# lyrics plugin for WMP 11 reqd



## xbonez (Jan 27, 2008)

guys, i need a plugin for WMP 11 that shows lyrics of the song Now Playing and more importantly, *saves it to the ID3 tag of the song*


----------



## amitava82 (Jan 27, 2008)

Do you mean show existing lyrics in the file? If yes then enable it by: R-Click on top bar/menu > Play > Lyrics, captions... On if available.

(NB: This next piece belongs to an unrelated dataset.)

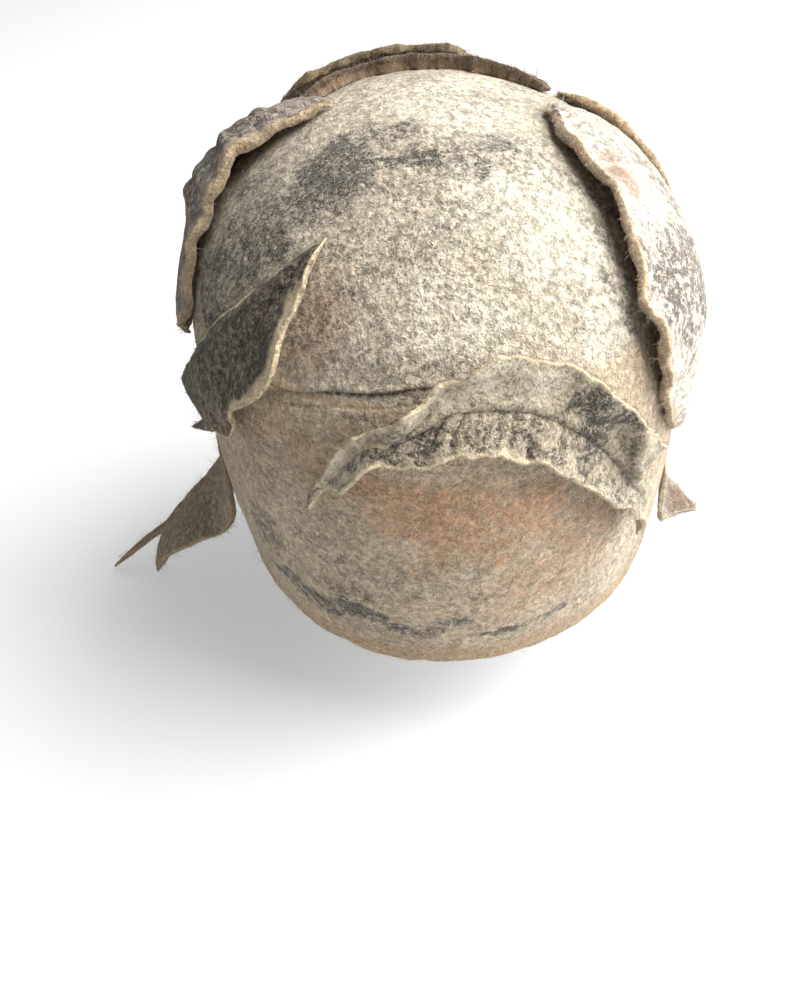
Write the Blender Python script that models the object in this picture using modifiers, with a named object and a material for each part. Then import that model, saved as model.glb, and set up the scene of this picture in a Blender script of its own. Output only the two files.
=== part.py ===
# Felt hat with raised felt leaves. +Z is up, the wearer faces +Y, and the origin is in the
# middle of the head opening, level with the rim at the nape. Lengths are in metres.
from collections import namedtuple

import bmesh
import bpy
import numpy as np

# Outside of the crown
CROWN_HEIGHT = 0.161
WIDEST_HEIGHT = 0.087
WIDEST_HALF_WIDTH = 0.084
WIDEST_BACK_REACH = 0.1015
WIDEST_FRONT_REACH = 0.097
RIM_HALF_WIDTH = 0.0765
RIM_BACK_REACH = 0.088
RIM_FRONT_REACH = 0.090
BROW_RISE = 0.030
CROWN_LEAN = 0.003
CROWN_FELT = 0.003
TUCK_DEPTH = 0.0012

# Leaves of felt laid on the crown
LEAF_FELT = 0.0028
SEAT_GAP = 0.0005
RIGHT_FLAP_LIFT = 0.0085
LEFT_FLAP_LIFT = 0.0085
TOP_FLAP_LIFT = 0.0020
FRONT_LEFT_LIFT = 0.0052
FRONT_RIGHT_LIFT = 0.0035
LEFT_LEAF_LIFT = 0.0065
RUFFLE_LIFT = 0.0050
RUFFLE_WAVE = 0.0030
LONG_TAIL_REACH = 0.050
SHORT_TAIL_REACH = 0.078
RIGHT_TIP_REACH = 0.016

# Shares and shape numbers
WIDEST_SHARE = 0.6
DOME_POWER = 2.2
BROW_POWER = 3
TUCK_SHARE = 0.468
TUCK_WIDTH = 0.012
TUCK_MIDDLE = -18
TUCK_SPREAD = 26
TUCK_REACH = 1.5
LEAF_CURL = 1.6
DOWN_STEP = 0.001
TURN_STEP = 0.06
POLE_SHARE = 0.001
WELD = 1e-5
CROWN_SEGMENTS = 44
CROWN_ROWS = 16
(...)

You can use a software called TagRunner which automatically fetch lyrics, albumart etc from net and save it inside the mp3 file.


----------



## xbonez (Jan 27, 2008)

i need a plugin to fetch the lyrics n save to tag....currently i use lyrics plugin...it works really well,is quite fast but doesn't save to tag


----------



## amitava82 (Jan 27, 2008)

Then use TagRunner. Its the best. Add all your songs in the list, run and forget it.


----------



## xbonez (Jan 27, 2008)

k, thnx...lemme try it


----------



## redhat (Jan 28, 2008)

Guys, I need a plugin for WMP11, to sync lyrics with time and save the sync'd lyrics as an lrc file.
I know, WMP11, also allows for sync lyrics, but the interface is very bad, I once had 1 such plugin for Winamp. In that, I onli had to click on a line of d lyrics while d song was playing and it would sync that line with the time u clicked at. Any such plugin for WMP?


----------



## xbonez (Jan 28, 2008)

amitava82 said:


> Then use TagRunner. Its the best. Add all your songs in the list, run and forget it.





xbonez said:


> k, thnx...lemme try it



sorry forgot to follow up...i dl'ed TagRunner from a torrent...got excellent speeds....21 seeds 0 peers...i fired it up...added my entire song collection of about 2500 songs (~12gb)...out of the 2500, it added lyrics to about 2100 of them in 1hr 10min...thats quite a gud hit rate...most of the failed ones were also my fault since they weren'tt agged properly...

bottomline : awesome s/w that solved my prob

PS - my dl'ing TagRunner from a torrent has absolutely nothing to do with it being a paid software, i swear ... i merely wanted to conserve the compan'y bandwidth


----------